In such matters, however, it is the impulses and instincts associated with the strings that are being pulled that come to the fore. These things can be viewed with complete objectivity, without taking sides in the sense that well-meaning but short-sighted patriots take sides. Why should we not see such things? They are objective facts! For what lives in the impulses of humanity are precisely objective facts that give rise to historical events.
As far as we must be from taking sides for one or the other, it is important, when we speak in lectures, that we try to speak about things with complete objectivity. And you will see that as soon as one speaks with complete objectivity, the facts themselves provide the evidence.
One cannot acquire an understanding of the world if one is not willing to engage with the facts. For this so-called reply note from the Entente, this New Year's Eve gift to the world — yes, my dear friends, a document that has been written in this way can hardly exist, no matter how far back one looks in historical development, both in terms of its basis and its entire composition. And it must be said that what is written there, and what will have the most serious consequences, is best read by going over each individual sentence and being clear about this: what is written there is completely irrelevant! What matters is that what I have characterized lies behind it, that this is what is wanted. Of course, one will be careful not to say this in a note. But if one asks: Can this be achieved through negotiations? — then one must of course answer no. This cannot, of course, be achieved through peace negotiations. It can only be achieved by really securing guarantees, and guarantees lie in power; the guarantees consist in the fact that the one who wants the guarantees has sole power of decision, and all others have none, and that this is brought about by the balance of power. This is, of course, still a long way from being achieved. But to indulge in illusions that this is being strived for would be quite irresponsible in view of what man must have as a sense of truth.
No one will assume that what I am saying is directed against the British people, for I wanted to distinguish between the British people and those whom I call, in a trivial expression, the “puppet masters” who are behind what is happening, as has been sufficiently characterized. Nor is it necessary to identify with such impulses, although it is of course not my task to prevent anyone from identifying with them. I will not deny anyone, even in thought or feeling, the right to identify with these impulses within our movement. Only let them say what is true, and not say that they identify with the ideal of the right of small nations and the like; but let them be clear that their will is to rule the world. Then we understand each other in truth, and that is what matters. Then we will make progress if people are truthful. If they say what is really the case, then we will make progress. Then, no matter how bad the truth may be, we will get further than with falsehood. And that is what we should take particularly to heart: we get further with the truth than with falsehood.
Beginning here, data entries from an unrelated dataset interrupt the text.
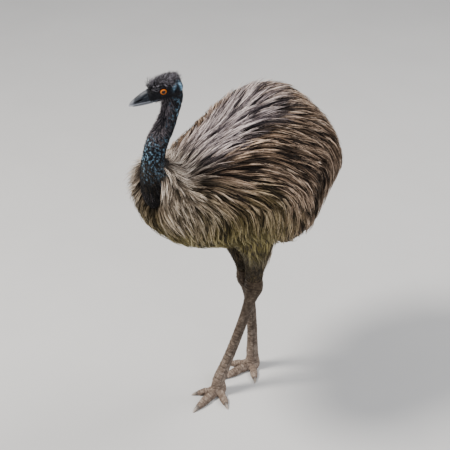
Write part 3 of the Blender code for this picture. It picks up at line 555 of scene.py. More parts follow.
def sculpt_head(skin):
    """Brow, cheeks, lids, ears, gape and wrinkles."""
    places = places_of(skin)
    forward, side, up = to_head(places).T
    z = places[:, 2]
    on_side = smooth(np.abs(side), 0.006, 0.014)
    reach = np.hypot(forward / 1.1, up)
    ear = np.hypot((forward - EAR_AT[0]) / 0.85, up - EAR_AT[1])
    gape = gape_height(forward)
    on_gape = smooth(forward, MOUTH_CORNER - 0.004, MOUTH_CORNER + 0.002) * on_side
    fold = smooth(forward, -0.02, 0.0) * fall(forward, 0.016, 0.024)
    change = carve((
        # Socket, the lids round the eye with the fold over them, and the brow above
        (-0.0026, reach - 0.0165, 0.0042, on_side),
        (0.0022, reach - 0.0112, 0.002, on_side),
        (0.0009, reach - 0.0148, 0.0009, on_side, smooth(up, -0.004, 0.006)),
        (-0.001, reach - 0.0131, 0.0006, on_side),
        (0.0024, np.hypot((forward + 0.001) / 1.9, up - 0.0185), 0.0065, on_side),
        # Hollow lores in front of the eye, and a full cheek behind and below it
        (-0.0018, np.hypot((forward - 0.022) / 1.3, up + 0.006), 0.007, on_side),
        (0.0016, np.hypot((forward + 0.014) / 1.5, up + 0.021), 0.01, on_side),
        # Ear opening with its rim
        (-0.0048, ear, 0.003, on_side),
        (0.0013, ear - 0.0055, 0.0016, on_side),
        # A closed line back from the bill, and the folds under it
        (-0.0022, up - gape, 0.0009, on_gape),
        (0.0008, up - gape + 0.0026, 0.0014, on_gape),
        (-0.0011, up + 0.0265 + 0.35 * (MOUTH_CORNER - forward) * 0.3, 0.001, fold, on_side),
    ))
    # Loose wrinkled skin at the nape and throat, and rings of it round the neck
    face = smooth(z, 1.195, 1.215)
    nape = fall(forward, -0.05, -0.03)
    change += 0.0007 * np.sin(side * 900 + 2 * np.sin(up * 260)) * nape * face
    change *= face
    ring = np.sin(z * 520 + 1.6 * waves(places, 0.05, 3)) * (1 - face)
    change += 0.00045 * ring * smooth(z, 1.0, 1.1)
    change += 0.00035 * waves(places, 0.006, 4) + 0.0006 * waves(places, 0.02, 5)
    displace(skin, change)


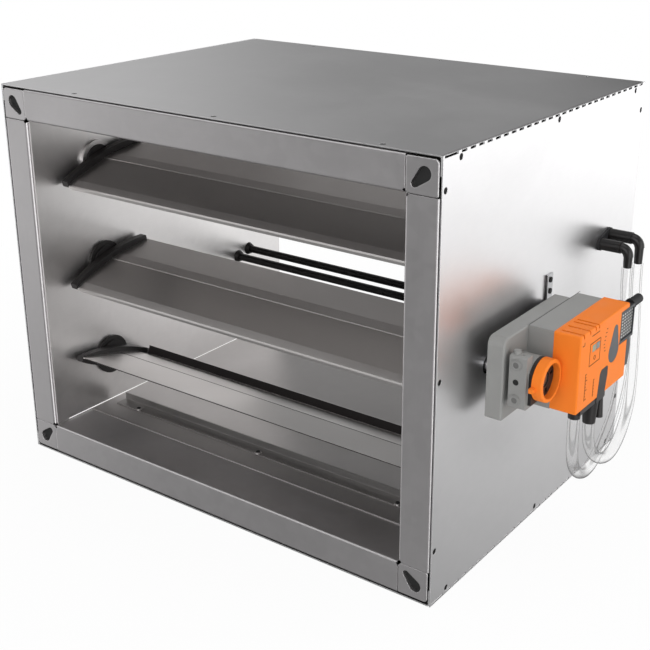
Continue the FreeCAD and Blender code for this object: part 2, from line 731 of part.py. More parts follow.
def wall_bush():
    """A plastic bush in the right wall on the X axis."""
    flange = rod(BUSH_FLANGE_R, (WALL_X - BUSH_FLANGE_T, 0, 0), (WALL_X, 0, 0))
    barrel = rod(BUSH_BARREL_R - 0.05, (WALL_X, 0, 0), (IN_X, 0, 0))
    barb = Part.makeCone(BUSH_BARB_R, BUSH_BARREL_R - 0.4, BUSH_BARB_T, V(IN_X, 0, 0), V(1, 0, 0))
    bore = rod(JOURNAL_R + JOURNAL_CLEAR, (WALL_X - 2 * BUSH_FLANGE_T, 0, 0), (BUSH_END + 1, 0, 0))
    return fuse([flange, barrel, barb]).cut(bore)


def build_bushes():
    """Six alike bushes, one at each end of each blade."""
    bush = wall_bush()
    pieces = []
    for i in range(BLADE_COUNT):
        right = moved(bush, 0, SHAFT_Y, shaft_z(i))
        pieces += [right, mirrored_x(right)]
    node("shaft_bushes", *pieces)


def tooth_half_angle(radius, pitch_r, base_r, teeth):
    """Half the angle that a tooth fills at a radius, in radians."""
    def roll(at):
        angle = math.acos(min(1.0, base_r / at))
        return math.tan(angle) - angle
    at_pitch = math.pi / (2 * teeth) - TOOTH_PLAY / (2 * pitch_r)
    return at_pitch + roll(pitch_r) - roll(max(radius, base_r))


def gear(teeth, phase, bore):
    """A spur gear on the X axis in the left side gap, with one tooth at the phase angle."""
    pitch_r = GEAR_MODULE * teeth / 2
    base_r = pitch_r * math.cos(math.radians(PRESSURE_ANGLE))
    root_r, tip_r = pitch_r - DEDENDUM * GEAR_MODULE, pitch_r + ADDENDUM * GEAR_MODULE
    radii = (root_r, pitch_r, tip_r)
    points = []
    for k in range(teeth):
        middle = math.radians(phase) + 2 * math.pi * k / teeth
        halves = [(r, tooth_half_angle(r, pitch_r, base_r, teeth)) for r in radii]
        flanks = [(r, middle - half) for r, half in halves]
        flanks += [(r, middle + half) for r, half in halves[::-1]]
        points += [(r * math.cos(a), r * math.sin(a)) for r, a in flanks]
    return prism(points, -GEAR_X - GEAR_W, -GEAR_X).cut(bore)


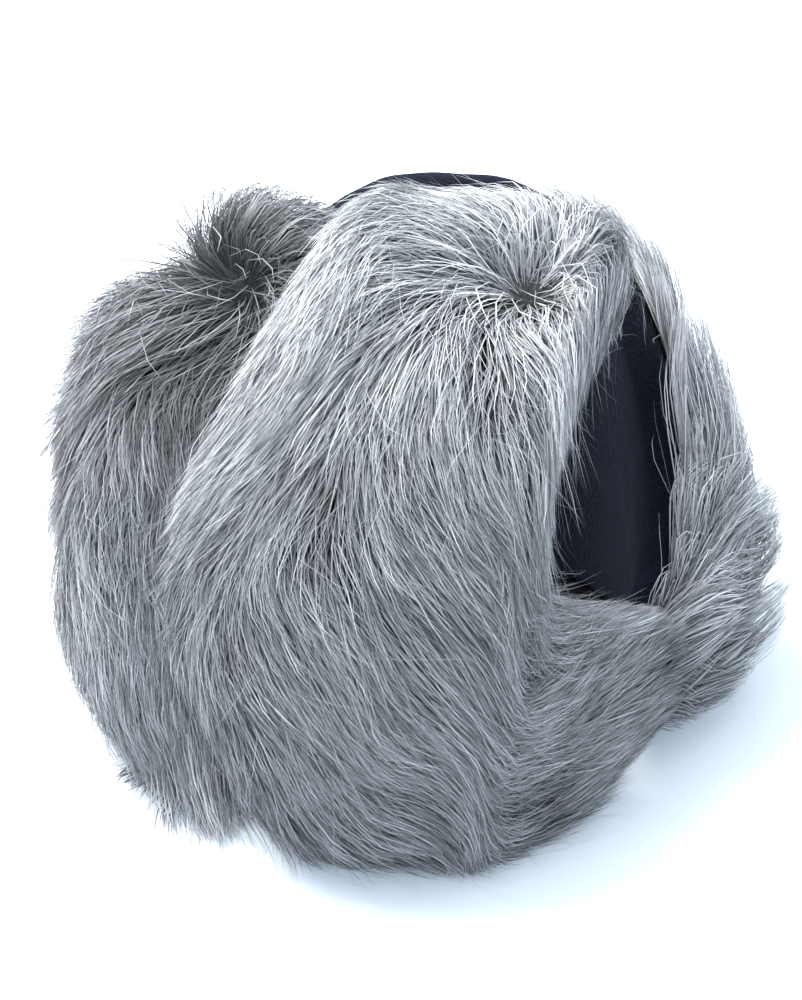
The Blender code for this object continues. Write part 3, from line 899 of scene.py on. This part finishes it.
def make_lining(lobe, shift, material, rng):
    """The padded fleece, with the soft waves of stuffed cloth."""
    turn = np.linspace(0.0, 1.0, PAD_SECTIONS)
    loops = pad_loops(lobe, turn) + shift
    size = np.sqrt(np.maximum(lobe.rounding(turn, PAD_ROUND_FROM), LEAST_ROUND))[:, None, None]
    middle = loops.mean(1, keepdims=True)
    loops = middle + (loops - middle) * size
    outwards = unit(loops - middle)
    waves = np.zeros(loops.shape[:2])
    for _ in range(WAVES):
        along = rng.uniform(*WAVES_PER_METRE) * rng.choice((-1, 1), 3)
        waves += np.sin(loops @ along + rng.uniform(0, math.tau)) * WAVE_HEIGHT
    loops = loops + outwards * waves[..., None]
    loops[..., 2] = np.maximum(loops[..., 2], FLOOR_CLEAR)
    return make_tube(lobe.name + "_fleece", loops, material)


def moved_by(lobe):
    """How far the solids were moved to centre them: a pad's box as built, against its own sizes."""
    corners = pad_loops(lobe, np.linspace(0.0, 1.0, MOVE_SECTIONS)).reshape(-1, 3)
    low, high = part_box(lobe.name + "_lining")
    built = (np.array(low) + np.array(high)) / 2
    plain = (corners.min(0) + corners.max(0)) / 2
    return np.append((built - plain)[:2], 0.0)


def set_inputs(node, values):
    """The node with its sockets set by name, a colour from its red, green and blue."""
    for name, value in values.items():
        node.inputs[name].default_value = (*value, 1.0) if isinstance(value, tuple) else value
    return node


def new_material(name, values):
    """A material with its shader set, its node tree and its shader."""
    material = bpy.data.materials.new(name)
    material.use_nodes = True
    shader = set_inputs(material.node_tree.nodes["Principled BSDF"], values)
    return material, material.node_tree, shader


def blend_colours(tree, first, second, factor, target):
    """The first colour turning into the second as the factor goes from 0 to 1, put into a socket."""
    blend = tree.nodes.new("ShaderNodeMix")
    blend.data_type = "RGBA"
    set_inputs(blend, {"A": first, "B": second})
    tree.links.new(factor, blend.inputs["Factor"])
    tree.links.new(blend.outputs["Result"], target)


def fur_material():
    """Smooth fibre, in the colours that each hair's points carry."""
    material, tree, shader = new_material("fur", {"Roughness": 0.42, "Specular IOR Level": 0.5})
    tone = tree.nodes.new("ShaderNodeVertexColor")
    tone.layer_name = "tone"
    tree.links.new(tone.outputs["Color"], shader.inputs["Base Color"])
    return material


def fleece_material():
    """Black fleece with a blue cast: small pills that stand up and catch a little more light."""
    finish = {"Roughness": 0.95, "Specular IOR Level": 0.2}
    sheen = {"Sheen Weight": 0.12, "Sheen Roughness": 0.5, "Sheen Tint": SHEEN_COLOUR}
    material, tree, shader = new_material("fleece", finish | sheen)
    place = tree.nodes.new("ShaderNodeNewGeometry")
    pills = set_inputs(
        tree.nodes.new("ShaderNodeTexNoise"), {"Scale": 1100.0, "Detail": 5.0, "Roughness": 0.65}
    )
    tree.links.new(place.outputs["Position"], pills.inputs["Vector"])
    bump = set_inputs(tree.nodes.new("ShaderNodeBump"), {"Strength": 0.6, "Distance": 0.0012})
    tree.links.new(pills.outputs["Fac"], bump.inputs["Height"])
    tree.links.new(bump.outputs["Normal"], shader.inputs["Normal"])
    mottle = set_inputs(tree.nodes.new("ShaderNodeMapRange"), {"From Min": 0.40, "From Max": 0.68})
    tree.links.new(pills.outputs["Fac"], mottle.inputs["Value"])
    target = shader.inputs["Base Color"]
    blend_colours(tree, FLEECE_COLOUR, FLEECE_LIGHT_COLOUR, mottle.outputs["Result"], target)
    return material


def undercoat_material():
    """Dark, dull short fur."""
    return new_material("undercoat", {"Base Color": UNDERCOAT_COLOUR, "Roughness": 0.9})[0]


def floor_material():
    """White, with a faint cool glow that only the camera sees and less bounce than it shows."""
    material, tree, shader = new_material("floor", {"Roughness": 0.9, "Emission Color": GLOW_COLOUR})
    seen = tree.nodes.new("ShaderNodeLightPath").outputs["Is Camera Ray"]
    blend_colours(tree, BOUNCE_COLOUR, FLOOR_COLOUR, seen, shader.inputs["Base Color"])
    tree.links.new(seen, shader.inputs["Emission Strength"])
    return material


def make_world():
    """A cool sky, bright overhead and dim towards the floor."""
    world = bpy.data.worlds.new("studio")
    world.use_nodes = True
    tree = world.node_tree
    sky = set_inputs(tree.nodes["Background"], {"Color": SKY_COLOUR})
    place = tree.nodes.new("ShaderNodeTexCoord")
    parts = tree.nodes.new("ShaderNodeSeparateXYZ")
    grade = tree.nodes.new("ShaderNodeMapRange")
    set_inputs(grade, {"To Min": SKY_STRENGTH[0], "To Max": SKY_STRENGTH[1]})
    tree.links.new(place.outputs["Generated"], parts.inputs["Vector"])
    tree.links.new(parts.outputs["Z"], grade.inputs["Value"])
    tree.links.new(grade.outputs["Result"], sky.inputs["Strength"])
    return world


def add_item(name, data, place, aim):
    """A light or camera at a place, turned to face along the aim."""
    item = bpy.data.objects.new(name, data)
    item.location = place
    item.rotation_euler = aim.to_track_quat("-Z", "Y").to_euler()
    bpy.context.scene.collection.objects.link(item)
    return item


def make_stage():
    """The white floor, the sky and one large soft lamp from the upper left."""
    bpy.ops.mesh.primitive_plane_add(size=FLOOR_SIZE)
    floor = bpy.context.object
    floor.name = "floor"
    floor.data.materials.append(floor_material())
    bpy.context.scene.world = make_world()
    lamp = bpy.data.lights.new("key", "AREA")
    lamp.shape = "DISK"
    lamp.size = KEY_SIZE
    lamp.energy = KEY_POWER
    lamp.color = KEY_COLOUR
    add_item("key", lamp, KEY_PLACE, Vector((0.0, 0.0, AIM_HEIGHT)) - Vector(KEY_PLACE))


def make_camera(shift):
    """The photograph's view: from the right of the open side and from above."""
    turn = math.radians(CAMERA_TURN)
    rise = math.radians(CAMERA_RISE)
    level = Vector((math.sin(turn), -math.cos(turn), 0.0)) * math.cos(rise)
    back = level + Vector((0.0, 0.0, math.sin(rise)))
    right = Vector((math.cos(turn), math.sin(turn), 0.0))
    target = right * CAMERA_SIDE + Vector((0.0, 0.0, AIM_HEIGHT)) + Vector(shift)
    data = bpy.data.cameras.new("camera")
    data.sensor_fit = "VERTICAL"
    data.sensor_height = SENSOR_HEIGHT
    data.lens = CAMERA_LENS
    data.clip_start = NEAREST_SEEN
    bpy.context.scene.camera = add_item("camera", data, target + back * CAMERA_DISTANCE, -back)


def make_lobe(lobe, shift, fur, undercoat, fleece):
    """One lobe's padded fleece, its undercoat and its hair."""
    rng = np.random.default_rng(SEED + len(lobe.name))
    skin = Skin(lobe, shift)
    pad = make_lining(lobe, shift, fleece, rng)
    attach(pad, "root")
    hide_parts(lobe.name + "_lining")
    coat = make_undercoat(skin, undercoat)
    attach(coat, "root")
    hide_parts(lobe.name + "_fur")
    hairs = lobe.hairs
    for part in range(PIECES_PER_LOBE):
        hair = grow(skin, hairs // PIECES_PER_LOBE, rng)
        piece = make_hair(f"{lobe.name}_hair_{part + 1}", hair, fur, rng)
        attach(piece, "root")


def main():
    """The soft pieces on the solids' frame, then the studio and the camera."""
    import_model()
    lobes = [Lobe(*row) for row in LOBES]
    fur = fur_material()
    undercoat = undercoat_material()
    fleece = fleece_material()
    shift = moved_by(lobes[-1])
    for lobe in lobes:
        make_lobe(lobe, shift, fur, undercoat, fleece)
    make_stage()
    make_camera(shift)
    scene = bpy.context.scene
    scene.view_settings.view_transform = "Standard"
    scene.cycles.max_bounces = 2
    scene.cycles.diffuse_bounces = 1
    scene.cycles.glossy_bounces = 1


main()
It would certainly be foolish to believe that all kinds of persuasion or propositions can prevent any world empire from pursuing its goals. It would certainly be foolish to become moralistic and apply all kinds of moral standards. That is why I have just told you the story of the Opium War, to distract you from these moral standards. But what matters is to tell the truth, to speak the truth. And it would be much better for the world—though not for those who are considered the puppet masters—if it were said dryly and cynically: This is what is wanted.
Well, in this particular area, what must be our guiding principle and goal is this: “Wisdom lies only in truth.”